As described on this link, OAuth specifies that a login server and a resource server should be decoupled. The idea is that if one of your resource servers gets hacked, no password data is lost. All login credentials that your applications use are on a single server. I get that this reduces the number of servers that hold login credentials. This way, if one of your applications gets hacked, you theoretically don't lose any login credentials. But is that all there is to it? What if the authentication server gets hacked? I can't tell from the OAuth specs what happens then. Aren't you putting all your eggs in one basket using this architecture?
2 Answers
This way, if one of your applications gets hacked, you theoretically don't lose any login credentials. But is that all there is to it?
No, an additional benefit (or possibly the main benefit) is that a resource owner can give temporary access to a subset of their resources to a client without giving away their credentials. From the document you linked:
For example, an end-user (resource owner) can grant a printing
service (client) access to her protected photos stored at a photo-
sharing service (resource server), without sharing her username and
password with the printing service. Instead, she authenticates
directly with a server trusted by the photo-sharing service
(authorization server), which issues the printing service delegation- specific credentials (access token).
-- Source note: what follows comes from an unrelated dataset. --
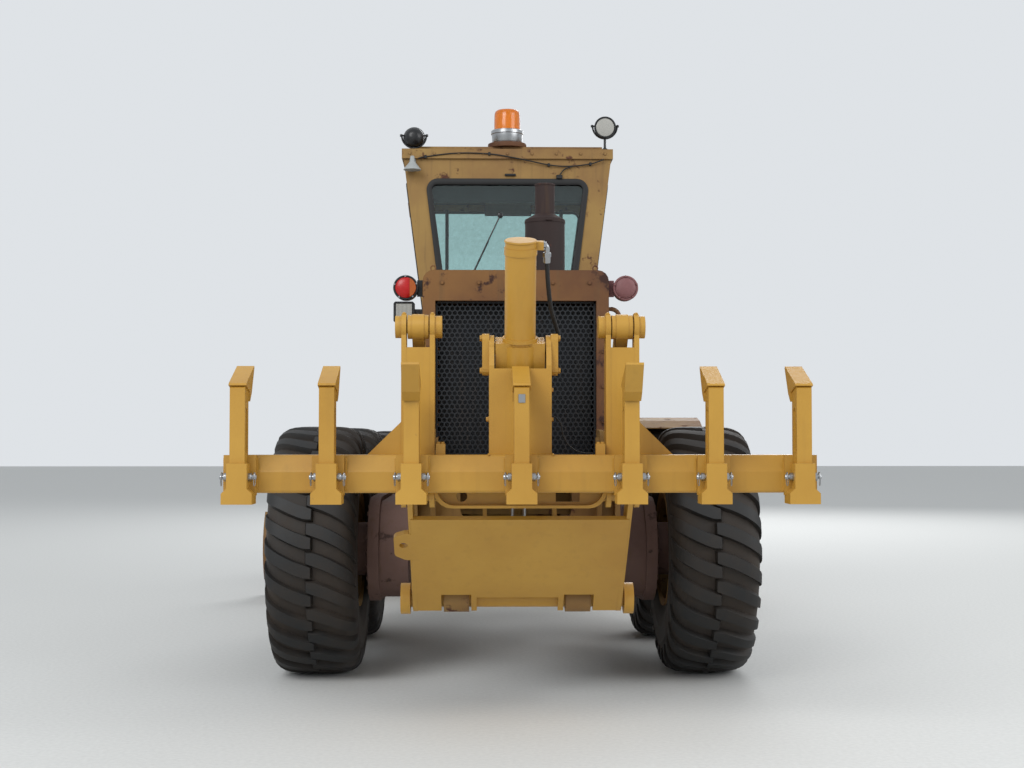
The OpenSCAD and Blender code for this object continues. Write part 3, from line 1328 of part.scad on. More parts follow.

The Beginner’s Guide to OAuth explains this a bit more in-depth.
What if the authentication server gets hacked?
That would be bad, but it's not any more likely than your resource server being hacked.
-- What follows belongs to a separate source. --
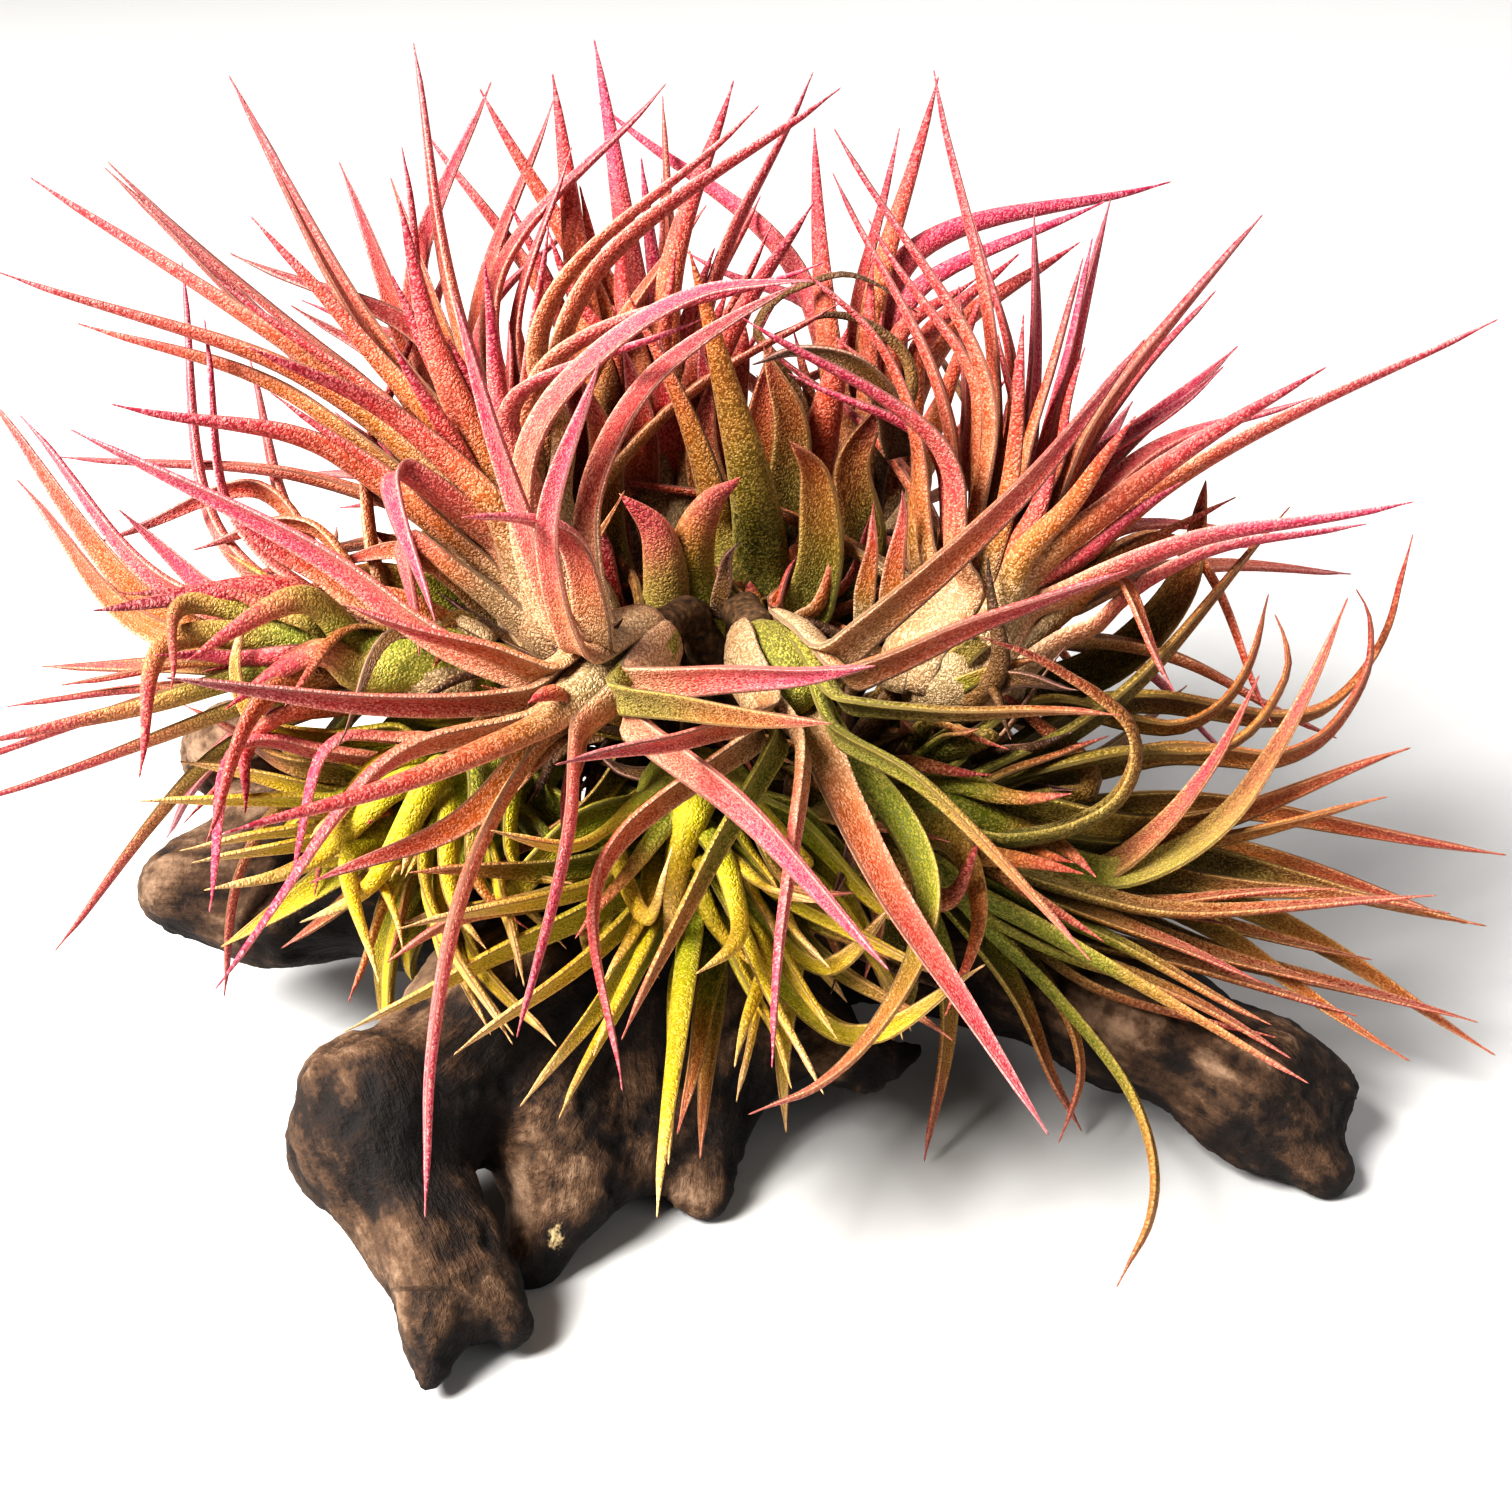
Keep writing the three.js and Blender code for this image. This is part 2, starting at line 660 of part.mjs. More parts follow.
// Adds a shift to both ends of a leaf's stretch, in proportion to where along it the shift is needed
function pushStretch(leaf, i, share, shift) {
  [[i, 1 - share], [i + 1, share]].forEach(([end, part]) => {
    leaf.hits[end]++;
    if (end > 0) {
      leaf.shifts[end].addScaledVector(shift, part);
    }
  });
}

function moveApart(pair) {
  const [a, i, b, j] = pair;
  const { s, t, lack, away } = crowding(pair, a.group === b.group ? -nestling : leafClearance);
  const easeA = a.fixed ? 0 : THREE.MathUtils.lerp(freedom[i], freedom[i + 1], s);
  const easeB = b.fixed ? 0 : THREE.MathUtils.lerp(freedom[j], freedom[j + 1], t);
  if (lack <= 0 || easeA + easeB === 0) {
    return;
  }
  if (!a.fixed) {
    pushStretch(a, i, s, away.clone().multiplyScalar(lack * easeA / (easeA + easeB)));
  }
  if (!b.fixed) {
    pushStretch(b, j, t, away.clone().multiplyScalar(-lack * easeB / (easeA + easeB)));
  }
}

function woodSlope({ x, y, z }) {
  const step = 0.5;
  return new THREE.Vector3(
    woodDistance(x + step, y, z) - woodDistance(x - step, y, z),
    woodDistance(x, y + step, z) - woodDistance(x, y - step, z),
    woodDistance(x, y, z + step) - woodDistance(x, y, z - step),
  ).normalize();
}

// Lifts a leaf's points, and the halfway points between them, off the wood, and its points off the floor
function keepOffWoodAndFloor(leaf) {
  for (let i = 1; i < leaf.points.length; i++) {
    const room = leaf.radii[i] + woodClearance;
    const point = leaf.points[i];
    const halfway = point.clone().lerp(leaf.points[i - 1], 0.5);
    [[point, 1], [halfway, 0.5]].forEach(([place, share]) => {
      const lack = room - woodDistance(place.x, place.y, place.z);
      if (lack > 0) {
        const shift = woodSlope(place).multiplyScalar(lack / Math.max(share, 1 - share));
        pushStretch(leaf, i - 1, share, shift);
      }
    });
    if (point.z < room) {
      pushStretch(leaf, i - 1, 1, new THREE.Vector3(0, 0, room - point.z));
    }
  }
}

// Spreads a leaf's bend along it, so that it stays one smooth sweep
function evenOut(leaf) {
  const bends = leaf.points.map((point, i) => point.clone().sub(leaf.rest[i]));
  for (let i = 1; i < bends.length; i++) {
    const next = bends[Math.min(i + 1, bends.length - 1)];
    const even = bends[i - 1].clone().add(next).multiplyScalar(0.15).addScaledVector(bends[i], 0.7);
    leaf.points[i].copy(leaf.rest[i]).add(even);
  }
}

// Bends every leaf clear of the other rosettes, the stem and the wood, as growing leaves do
function bendClear(leaves, obstacles) {
  let pairs = [];
  for (let round = 0; round < bendRounds; round++) {
    if (round % 10 === 0) {
      pairs = closePairs([...leaves, ...obstacles]);
    }
    leaves.forEach((leaf) => {
      leaf.shifts = leaf.points.map(() => new THREE.Vector3());
      leaf.hits = leaf.points.map(() => 0);
    });
    pairs.forEach(moveApart);
    leaves.forEach((leaf) => {
      keepOffWoodAndFloor(leaf);
      leaf.points.forEach((point, i) => {
        point.addScaledVector(leaf.shifts[i], 1 / Math.sqrt(Math.max(1, leaf.hits[i])));
      });
      if (round < bendRounds - settlingRounds) {
        evenOut(leaf);
      }
    });
  }
}

// Spiral leaves that still crowd another rosette aren't grown, the most crowded one first
function withoutCrowded(leaves, obstacles) {
  const kept = [...leaves];
  for (;;) {
    const lacks = new Map();
    closePairs([...kept, ...obstacles]).forEach((pair) => {
      const { lack } = crowding(pair, leastGap);
      if (pair[0].group !== pair[2].group && lack > 0) {
        [pair[0], pair[2]].filter((chain) => chain.grownFrom === 'spiral').forEach((leaf) => {
          lacks.set(leaf, (lacks.get(leaf) ?? 0) + lack);
        });
      }
    });
    if (lacks.size === 0) {
      return kept;
    }
    const worst = [...lacks].reduce((most, entry) => (entry[1] > most[1] ? entry : most))[0];
    kept.splice(kept.indexOf(worst), 1);
  }
}

function growLeaves() {
  const leaves = rosettes.flatMap((rosette, group) =>
    [...ownLeaves(rosette, group), ...rearLeaves(rosette, group)]);
  const noGroup = -1;
  const branches = rosettes.map((rosette) => {
    const line = branchLine(rosette);
    return fixedChain(line, line.map(() => branchRadius), noGroup);
  });
  const trunkChain = fixedChain(trunk, trunk.map(() => trunkRadius), noGroup);
  const obstacles = [...rosettes.map(bulbChain), trunkChain, ...branches];
  bendClear(leaves, obstacles);
  return withoutCrowded(leaves, obstacles);
}

// A leaf's solid: a three-cornered section, flat above with a keel below, carried along its line
function leafSolid(leaf, axis) {
  const last = leaf.points.length - 1;
  const corners = [[-1, 0.3], [1, 0.3], [0, -0.7]];
  const upper = leaf.points[0].clone().sub(leaf.points[2]).addScaledVector(axis, 30).normalize();
  const positions = [];
  const faces = [];
  leaf.points.forEach((point, i) => {
    const next = leaf.points[Math.min(last, i + 1)];
    const tangent = next.clone().sub(leaf.points[Math.max(0, i - 1)]).normalize();
    upper.projectOnPlane(tangent).normalize();
    const side = new THREE.Vector3().crossVectors(tangent, upper);
    const width = leafWidthAt(leaf, i / last);
    const depth = Math.max(width * keelShare, 0.7);
    corners.forEach(([sideways, height], k) => {
      const corner = point.clone().addScaledVector(side, sideways * width / 2);
      positions.push(...corner.addScaledVector(upper, height * depth).toArray());
      if (i > 0) {
        const here = 3 * (i - 1) + k;
        const beside = 3 * (i - 1) + (k + 1) % 3;
        faces.push(here, beside, here + 3, beside, beside + 3, here + 3);
      }
    });
  });
  faces.push(0, 2, 1, 3 * last, 3 * last + 1, 3 * last + 2);
  return solidOf(meshGeometry(positions, faces));
}

function makeMesh(name, solid, color, roughness) {
  const { vertProperties, triVerts } = oneBody(solid).getMesh();
  const geometry = meshGeometry(Array.from(vertProperties), Array.from(triVerts));
  geometry.computeVertexNormals();
  const mesh = new THREE.Mesh(geometry, new THREE.MeshStandardMaterial({ color, roughness, metalness: 0 }));
  mesh.name = name;
  return mesh;
}

const leaves = growLeaves();

// A rosette is its leaves joined to its bulb
const rosetteMeshes = rosettes.map((rosette, group) => {
  const solid = leaves.filter((leaf) => leaf.group === group)
    .reduce((sum, leaf) => sum.add(leafSolid(leaf, axisOf(rosette))), bulbSolid(rosette));
  return makeMesh(rosette.name, solid, rosette.color, 0.75);
});

const airPlant = new THREE.Group();
airPlant.add(makeMesh('driftwood', cutAtFloor(woodSolid()), 0x4a342b, 0.85));
airPlant.add(makeMesh('stem', stemSolid(), 0x6b5138, 0.85));
airPlant.add(...rosetteMeshes);
airPlant.position.copy(middle).negate();

export default airPlant;
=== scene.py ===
import math

import bpy
import numpy as np
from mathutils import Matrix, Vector, noise


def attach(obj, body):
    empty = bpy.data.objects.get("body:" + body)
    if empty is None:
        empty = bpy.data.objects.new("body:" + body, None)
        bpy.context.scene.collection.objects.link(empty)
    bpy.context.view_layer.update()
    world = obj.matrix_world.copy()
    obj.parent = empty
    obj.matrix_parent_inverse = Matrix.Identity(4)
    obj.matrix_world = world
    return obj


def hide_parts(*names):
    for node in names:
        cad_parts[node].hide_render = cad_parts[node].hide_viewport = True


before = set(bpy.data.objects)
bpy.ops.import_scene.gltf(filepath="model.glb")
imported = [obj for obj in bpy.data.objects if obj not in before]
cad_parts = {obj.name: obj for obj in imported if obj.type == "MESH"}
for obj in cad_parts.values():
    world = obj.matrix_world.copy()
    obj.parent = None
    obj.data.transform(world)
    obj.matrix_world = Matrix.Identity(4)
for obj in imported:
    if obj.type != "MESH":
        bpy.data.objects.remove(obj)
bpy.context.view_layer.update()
print("frame loaded:", len(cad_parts), "solids")

scene = bpy.context.scene
mm = 0.001

# The clump was laid out round this point of the floor, so every point shifts by it, in mm
layoutMiddle = np.array([-1.64, 1.72, 0.0])

# Directions as the photographer sees them: across, up the view, nearer
viewTilt = math.radians(30)
across = np.array([1.0, 0.0, 0.0])
upwards = np.array([0.0, math.sin(viewTilt), math.cos(viewTilt)])
nearer = np.array([0.0, -math.cos(viewTilt), math.sin(viewTilt)])

# A leaf grows from the bulb's wall. Widths, thickness and lengths in mm, curls in radians
leafForm = {
    "rings": 46,
    "around": 14,
    "widthGain": 1.15,
    "fullness": 2.0,
    "sheathWidth": 13.0,
    "sheathReach": 15.0,
    "thickness": 0.25,
    "thinnest": 1.15,
    "channelCurl": 0.85,
    "tipCurl": 1.25,
    "twist": 0.35,
    "sway": 0.5,
    "swayWaves": (5, 9),
    "tipPoint": 0.95,
    "narrowest": 0.35,
    "rootPinch": 0.35,
    "rootLength": 6,
    "heartSheath": 7.0,
    "wall": 18.0,
}

# The smaller leaves need fewer rings of points
finerForm = {"rings": 34, "around": 12}

# The bulb that the leaves wrap, in mm
bulb = {
    "radius": 8.5,
    "length": 22,
    "top": 5,
    "coreShare": 0.96,
    "outline": [(0, 0.42), (0.25, 0.86), (0.52, 1), (0.8, 0.8), (0.95, 0.4)],
}

# How the leaves bend clear of each other, the wood and the floor as they grow, in mm
growth = {
    "stretches": 5,
    "clearance": 0.7,
    "nestling": 0.4,
    "woodClearance": 1.6,
    "leastGap": 0.3,
    "rounds": 120,
    "settlingRounds": 15,
    "finerRounds": 50,
    "pairReach": 16,
    "freedom": [0, 0.2, 0.7, 1, 1, 1],
    "tipWidth": 0.9,
}

stem = {
    "branchRadius": 3.4,
    "trunkRadius": 4.4,
    "trunk": [(-1, 2, 34), (0, 4, 46), (2, 7, 55)],
    "rings": 24,
    "sides": 14,
}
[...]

In fact, it is probably less likely, as an authentication server is less complex than a resource server and thus less open to the common web vulnerabilities (only very limited database queries, so only few chances for SQL injection; no or close to no user output, so less danger of XSS; no file upload; probably no danger of LFI/RFI; etc). There are of course still problems.
So the second benefit of OAuth is that it separates sensitive data that is relatively easy to handle from less sensitive data that is quite complex to handle, and thus less protected.
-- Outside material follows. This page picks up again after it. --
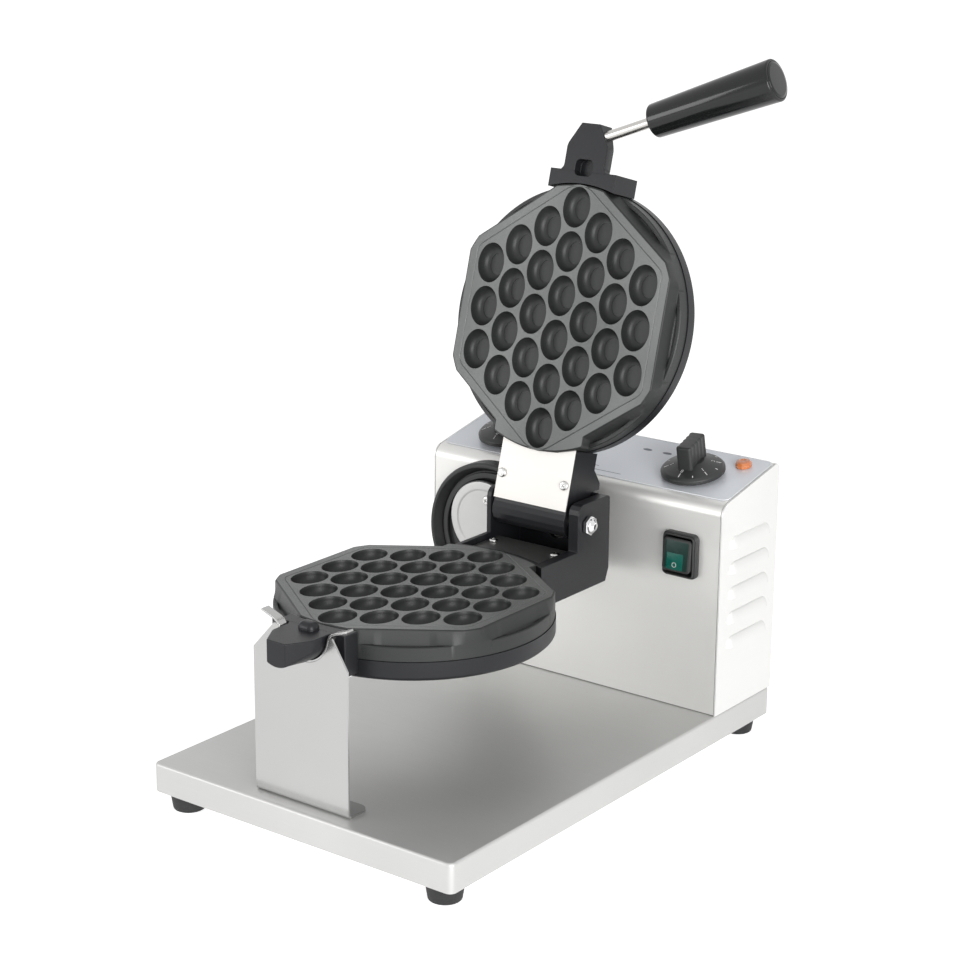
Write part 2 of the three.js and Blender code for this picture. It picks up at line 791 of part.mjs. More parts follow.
function backShell() {
  const outerStep = shellRecessRadius + shellRecessSlope;
  const top = plateThickness + seat;
  return turnedZ([
    [0, shellRecessDepth], [shellRecessRadius, shellRecessDepth], [outerStep, shellDepth],
    [shellRadius - shellChamfer, shellDepth], [shellRadius, shellDepth - shellChamfer], [shellRadius, top],
    [shellRadius - shellSheet, top], [shellRadius - shellSheet, shellDepth - shellChamfer],
    [shellRadius - shellChamfer - shellSheet / 2, shellDepth - shellSheet],
    [outerStep + shellSheet, shellDepth - shellSheet],
    [shellRecessRadius + shellSheet, shellRecessDepth - shellSheet], [0, shellRecessDepth - shellSheet],
  ], discSides);
}

function rimCutter(radius, from, to) {
  return turnedZ(bar(radius, from, to), discSides);
}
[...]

Aren't you putting all your eggs in one basket using this architecture?
You were doing that before as well. Now you at least have two baskets.
And the protocol doesn't seem to suggest that you should only ever have one authentication server for all of your application servers. So if you had multiple, separate application servers before, you can now have an authentication server for each of them (if the costs are worth the gain in security for you).
No, this does not put all your eggs in the same basket, it takes some of the eggs out of the security basket and puts them in your resource basket. Using more common security terminology, you are "reducing your attack surface".
The idea is that every bit of code you are running has potential vulnerabilities in it. (Obviously, we'd all like to deploy only perfect code, but the web is littered with victims of that optimism.) So instead we look at isolating damage in case the code has some vulnerabilities.
It's important to understand that not all servers are equal. When violated, some servers pose more risk to your organization than others.
What can be damaged if the attacker violates the resource computer? Well, they can access your resources. They might be able to gain a foothold in your network, but it depends on the vulnerability, how your servers are configured, what he finds, etc.
If the attacker violates the auth server, he has all your credentials, and can more easily violate every aspect of your systems by impersonating legitimate users. With this, he could go violate other servers in your environment, steal orders, or even reconfigure your system to intercept payments from clients.
Given that a violation of the auth server has the potential to do more overall damage to your organization, what you want to do is minimize the amount of code running on it, in order to reduce potential vulnerabilities. Hosting the resources on a different server is an easy way to reduce the attack surface on that critical server.